- **EXERCISE TASK**: Everything from the line that holds "export_step(solids[0] if len(solids)" through the end of the data below should be output exactly, both ends included.
(begin)
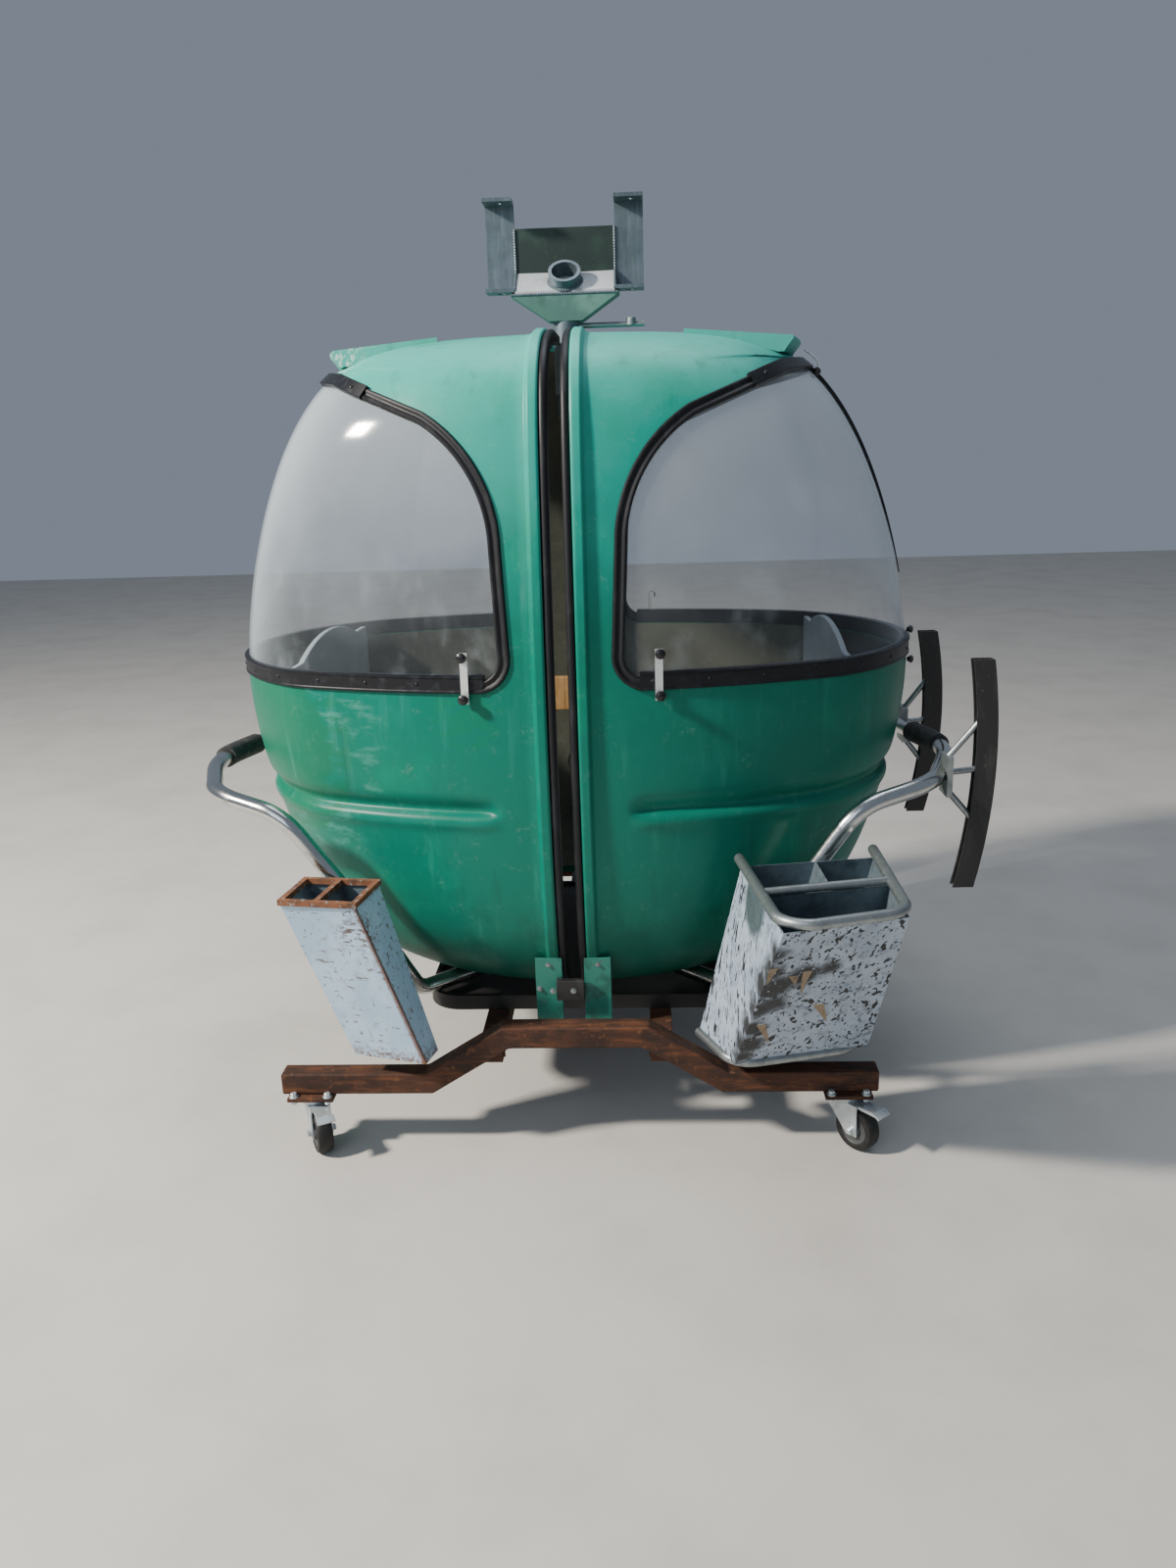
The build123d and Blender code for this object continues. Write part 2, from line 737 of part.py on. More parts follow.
def make_hanger_socket():
    """Short tube that stands square on the sloped shelf."""
    return socket_bar(socket_outer_radius) - socket_bar(socket_bore_radius)


def make_hanger_gusset():
    """Funnel of plates under the shelf, down to the hanger tube."""
    top = Pos(0, 5, channel_low - channel_wall) * Rectangle(2 * gusset_half_top, gusset_depth_top)
    bottom = Pos(0, 0, gusset_low) * Rectangle(2 * gusset_half_bottom, gusset_depth_bottom)
    funnel = loft([bottom, top], ruled=True)
    return funnel - make_hanger_bracket() - socket_bar(socket_outer_radius)


def make_roof_arm():
    """Tube down from the gusset and the arm back to the rear post."""
    tube = Pos(0, 0, (gusset_low + roof_arm_z) / 2) * Cylinder(hanger_tube_radius, gusset_low - roof_arm_z)
    arm = box_between((-post_size / 2, -hanger_tube_radius, roof_arm_z - post_size),
                      (post_size / 2, post_y - post_size / 2, roof_arm_z))
    return tube + arm


def make_rear_post():
    """Square post from the floor pan to the roof arm."""
    half = post_size / 2
    return box_between((-half, post_y - half, pan_low + pan_thickness), (half, post_y + half, roof_arm_z))


def make_hinge_lugs():
    """Lugs back from the post and the pins on the hinge line."""
    pieces = []
    span = hinge_knuckle_length + 2 * hinge_running_gap
    for height in hinge_heights:
        lug = box_between((-12, post_y + post_size / 2, height - hinge_knuckle_length / 2),
                          (12, hinge_y, height + hinge_knuckle_length / 2))
        ring = Pos(0, hinge_y, height) * Cylinder(hinge_knuckle_radius, hinge_knuckle_length)
        pin = Pos(0, hinge_y, height) * Cylinder(hinge_pin_radius, 3 * span + 6)
        pieces.append(lug + ring + pin)
    return Compound(pieces)


def make_post_board():
    """Wooden board across the front of the post."""
    front = post_y - post_size / 2
    return box_between((-board_width / 2, front - board_thickness, board_low),
                       (board_width / 2, front, board_low + board_height))


def make_roof_lever():
    """Thin lever rod out of the hanger tube, with a knob."""
    bar = rod((0, 0, lever_z), (lever_reach, 0, lever_z), lever_radius)
    knob = Pos(lever_knob_x, 0, lever_z + lever_radius) * Cylinder(lever_knob_radius, 16)
    return (bar + knob) - Pos(0, 0, lever_z) * Cylinder(hanger_tube_radius, 60)


def make_floor_pan():
    """Shallow pan under the shells, with a raised lip and a tongue back under the post."""
    plan = RectangleRounded(2 * pan_half_length, 2 * pan_half_depth, pan_corner)
    pan = Pos(0, 0, pan_low) * extrude(plan, amount=pan_thickness)
    tray = RectangleRounded(2 * (pan_half_length - pan_lip), 2 * (pan_half_depth - pan_lip), pan_corner - pan_lip)
    pan -= Pos(0, 0, pan_low + pan_thickness - pan_lip) * extrude(tray, amount=pan_lip)
    tongue = box_between((-pan_tongue_half_width, 0, pan_low),
                         (pan_tongue_half_width, pan_tongue_end, pan_low + pan_thickness))
    tongue -= box_between((-2000, -2000, pan_low + pan_thickness - pan_lip),
                          (2000, pan_half_depth - pan_lip, 2000))
    return pan + tongue


def make_beam(side):
    """Square tube across the trolley, with its middle raised by two bends."""
    half = beam_size / 2
    low, high = beam_low + half, beam_low + half + beam_rise
    points = [(-beam_half_length, low), (-beam_lower_bend, low), (-beam_upper_bend, high),
              (beam_upper_bend, high), (beam_lower_bend, low), (beam_half_length, low)]
    with BuildSketch(Plane.XZ) as sketch:
        with BuildLine() as line:
            Polyline(*points)
        trace(line.line, line_width=beam_size)
    beam = extrude(sketch.sketch, amount=half, both=True)
    beam &= box_between((-beam_half_length, -half - 1, 0), (beam_half_length, half + 1, 3000))
    return Pos(0, side * beam_y, 0) * beam


def make_rails():
    """Two square tubes from beam to beam, under the floor pan."""
    half = beam_size / 2
    beams = make_beam(-1) + make_beam(1)
    rails = []
    for side in (-1, 1):
        rails.append(box_between((side * rail_x - half, -beam_y, rail_low),
                                 (side * rail_x + half, beam_y, rail_low + beam_size)) - beams)
    return Compound([max(r.solids(), key=lambda s: s.volume) for r in rails])


def make_castor_plates():
    """Steel plates welded under the beam ends."""
    length, width, thickness = castor_plate_size
    return Compound([
        Pos(sx * castor_x, sy * beam_y, beam_low - thickness / 2) * Box(length, width, thickness)
        for _, sx, sy, _ in castors])


def castor_place(sx, sy, angle):
    """Castor's own frame: swivel axis at the origin, trail along +X."""
    return Pos(sx * castor_x, sy * beam_y, 0) * Rot(0, 0, angle)


def make_castor_fork():
    """Swivel head, bridge, two cheeks, brake pedal and axle pin."""
    seat = beam_low - castor_plate_size[2] - castor_gap
    head = Pos(0, 0, seat - castor_head_height / 2) * Cylinder(castor_head_radius, castor_head_height)
    bridge_top = seat - castor_head_height
    outer = fork_inner + fork_sheet
    bridge = box_between((-castor_head_radius, -outer, fork_bridge_z), (castor_trail + 12, outer, bridge_top))
    cheeks = []
    for side in (-1, 1):
        y_low, y_high = sorted((side * fork_inner, side * outer))
        with BuildSketch(Plane.XZ) as sketch:
            with BuildLine():
                Polyline((-castor_head_radius, bridge_top), (castor_trail + 12, bridge_top),
                         (castor_trail + 14, wheel_radius - 12), (castor_trail - 14, wheel_radius - 12),
                         (-castor_head_radius, bridge_top - 18), close=True)
            make_face()
        sheet = extrude(sketch.sketch, amount=fork_sheet / 2, both=True)
        cheeks.append(Pos(0, (y_low + y_high) / 2, 0) * sheet)
    axle = Pos(castor_trail, 0, wheel_radius) * Rot(90, 0, 0) * Cylinder(axle_radius, 2 * outer + 8)
    pedal = box_between((castor_trail, -pedal_width / 2, fork_bridge_z), (pedal_reach, pedal_width / 2, bridge_top))
    lip = Pos(pedal_reach, 0, bridge_top) * Rot(0, 25, 0) * box_between(
        (-4, -pedal_width / 2 - 3, -4), (14, pedal_width / 2 + 3, 0))
    return head + bridge + cheeks[0] + cheeks[1] + axle + pedal + lip


def make_castor_wheel():
    """Tyred wheel with its hub, bored for the axle pin."""
    tyre = fillet(Cylinder(wheel_radius, wheel_width).edges(), 6)
    hub = Cylinder(hub_radius, hub_width)
    wheel = tyre + hub - Cylinder(wheel_bore, wheel_width * 2)
    return Pos(castor_trail, 0, wheel_radius) * Rot(90, 0, 0) * wheel


def left_of(shape):
    """Mirror image of a right-hand piece."""
    return mirror(shape, about=Plane.YZ)


def stand(shape, side):
    """Swing a closed half's piece about the hinge line to where it stands."""
    turn = ajar_angle[side] if side == "right" else -ajar_angle[side]
    return Pos(0, hinge_y, 0) * Rot(0, 0, turn) * Pos(0, -hinge_y, 0) * shape


def mirrored_corners(corners):
    """Left-hand corner list seen from the right, for pieces worked out on the right."""
    return [(-x, y) for x, y in corners]


def build_pieces():
    """Every piece by node name, hanger on the Z axis, halves swung to where they stand."""
    pieces = {
        "hanger_bracket": make_hanger_bracket(),
        "hanger_socket": make_hanger_socket(),
        "hanger_gusset": make_hanger_gusset(),
        "roof_lever": make_roof_lever(),
        "roof_arm": make_roof_arm(),
        "rear_post": make_rear_post(),
        "hinge_lugs": make_hinge_lugs(),
        "post_board": make_post_board(),
        "floor_pan": make_floor_pan(),
        "trolley_beam_front": make_beam(-1),
        "trolley_beam_rear": make_beam(1),
        "trolley_rails": make_rails(),
        "castor_plates": make_castor_plates(),
    }
    both_halves = {
        "shell": make_shell(),
        "window": make_window(),
        "window_profile": make_window_profile(),
        "sill_trim": make_sill_trim(),
        "window_clips": make_clips(),
        "seam_seal": make_seal(),
        "foot_plate": make_foot_plate(),
        "bench": make_bench(),
        "bumper_tube": make_bumper_tube(),
        "tube_sleeve": make_sleeve(),
    }
    for name, shape in both_halves.items():
        pieces[f"{name}_right"] = stand(shape, "right")
        pieces[f"{name}_left"] = stand(left_of(shape), "left")
    pieces["hinge_leaves_right"] = stand(make_hinge_leaves(1), "right")
    pieces["hinge_leaves_left"] = stand(left_of(make_hinge_leaves(-1)), "left")
    pieces["stop_block"] = stand(make_stop_block(), "left")
    pieces["basket_left"] = stand(make_left_basket(), "left")
    pieces["basket_left_rim"] = stand(make_left_rim(), "left")
    pieces["basket_left_clamps"] = stand(left_of(make_basket_clamps(
        mirrored_corners(left_basket_bottom), left_basket_bottom_z,
        mirrored_corners(left_basket_top), left_basket_top_z)), "left")
    pieces["basket_right"] = stand(make_right_basket(), "right")
    pieces["basket_right_rims"] = stand(make_right_rims(), "right")
    pieces["basket_right_clamps"] = stand(make_basket_clamps(
        right_basket_bottom, right_basket_bottom_z, right_basket_top, right_basket_top_z), "right")
    pieces["guide_bars"] = stand(make_guide_bars(), "right")
    pieces["guide_brackets"] = stand(make_guide_brackets(), "right")
    for name, sx, sy, angle in castors:
        pieces[f"castor_fork_{name}"] = castor_place(sx, sy, angle) * make_castor_fork()
        pieces[f"castor_wheel_{name}"] = castor_place(sx, sy, angle) * make_castor_wheel()
    return pieces


def frame_shift(pieces):
    """Move that puts the middle of the overall box on the Z axis, floor at zero."""
    boxes = [shape.bounding_box() for shape in pieces.values()]
    low_x, high_x = min(b.min.X for b in boxes), max(b.max.X for b in boxes)
    low_y, high_y = min(b.min.Y for b in boxes), max(b.max.Y for b in boxes)
    return Vector(-round((low_x + high_x) / 2), -round((low_y + high_y) / 2), 0)


def main():
    """Build every piece and write one STEP file each."""
    os.makedirs("parts", exist_ok=True)
    pieces = build_pieces()
    shift = frame_shift(pieces)
    for name, shape in pieces.items():
        placed = Pos(shift) * shape
        solids = placed.solids()
        export_step(solids[0] if len(solids) == 1 else Compound(solids), f"parts/{name}.step")
    print("frame shift", shift.X, shift.Y)


if __name__ == "__main__":
    main()
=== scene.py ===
import json
from types import SimpleNamespace

import bmesh
import bpy
import numpy as np
from mathutils import Matrix, Vector

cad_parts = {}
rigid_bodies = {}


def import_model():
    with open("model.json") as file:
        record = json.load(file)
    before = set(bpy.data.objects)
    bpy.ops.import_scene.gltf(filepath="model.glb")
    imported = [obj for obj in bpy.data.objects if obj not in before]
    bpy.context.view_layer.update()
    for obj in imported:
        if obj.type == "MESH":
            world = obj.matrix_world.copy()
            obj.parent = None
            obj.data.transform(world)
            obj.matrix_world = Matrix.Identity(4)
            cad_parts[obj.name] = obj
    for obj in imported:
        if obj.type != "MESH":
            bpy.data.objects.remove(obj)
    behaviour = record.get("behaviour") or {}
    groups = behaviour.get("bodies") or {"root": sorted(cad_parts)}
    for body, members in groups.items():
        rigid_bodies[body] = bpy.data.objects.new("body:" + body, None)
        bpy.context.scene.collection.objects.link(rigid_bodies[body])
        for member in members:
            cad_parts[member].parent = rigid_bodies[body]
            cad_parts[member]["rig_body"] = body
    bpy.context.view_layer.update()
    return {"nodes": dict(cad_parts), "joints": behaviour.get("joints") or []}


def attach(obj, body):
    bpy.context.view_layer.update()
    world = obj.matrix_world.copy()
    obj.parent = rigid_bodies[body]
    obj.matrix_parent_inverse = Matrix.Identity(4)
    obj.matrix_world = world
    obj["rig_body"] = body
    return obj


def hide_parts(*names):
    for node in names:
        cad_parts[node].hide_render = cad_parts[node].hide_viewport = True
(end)
- **FINAL RESULT**:
        export_step(solids[0] if len(solids) == 1 else Compound(solids), f"parts/{name}.step")
    print("frame shift", shift.X, shift.Y)


if __name__ == "__main__":
    main()
=== scene.py ===
import json
from types import SimpleNamespace

import bmesh
import bpy
import numpy as np
from mathutils import Matrix, Vector

cad_parts = {}
rigid_bodies = {}


def import_model():
    with open("model.json") as file:
        record = json.load(file)
    before = set(bpy.data.objects)
    bpy.ops.import_scene.gltf(filepath="model.glb")
    imported = [obj for obj in bpy.data.objects if obj not in before]
    bpy.context.view_layer.update()
    for obj in imported:
        if obj.type == "MESH":
            world = obj.matrix_world.copy()
            obj.parent = None
            obj.data.transform(world)
            obj.matrix_world = Matrix.Identity(4)
            cad_parts[obj.name] = obj
    for obj in imported:
        if obj.type != "MESH":
            bpy.data.objects.remove(obj)
    behaviour = record.get("behaviour") or {}
    groups = behaviour.get("bodies") or {"root": sorted(cad_parts)}
    for body, members in groups.items():
        rigid_bodies[body] = bpy.data.objects.new("body:" + body, None)
        bpy.context.scene.collection.objects.link(rigid_bodies[body])
        for member in members:
            cad_parts[member].parent = rigid_bodies[body]
            cad_parts[member]["rig_body"] = body
    bpy.context.view_layer.update()
    return {"nodes": dict(cad_parts), "joints": behaviour.get("joints") or []}


def attach(obj, body):
    bpy.context.view_layer.update()
    world = obj.matrix_world.copy()
    obj.parent = rigid_bodies[body]
    obj.matrix_parent_inverse = Matrix.Identity(4)
    obj.matrix_world = world
    obj["rig_body"] = body
    return obj


def hide_parts(*names):
    for node in names:
        cad_parts[node].hide_render = cad_parts[node].hide_viewport = True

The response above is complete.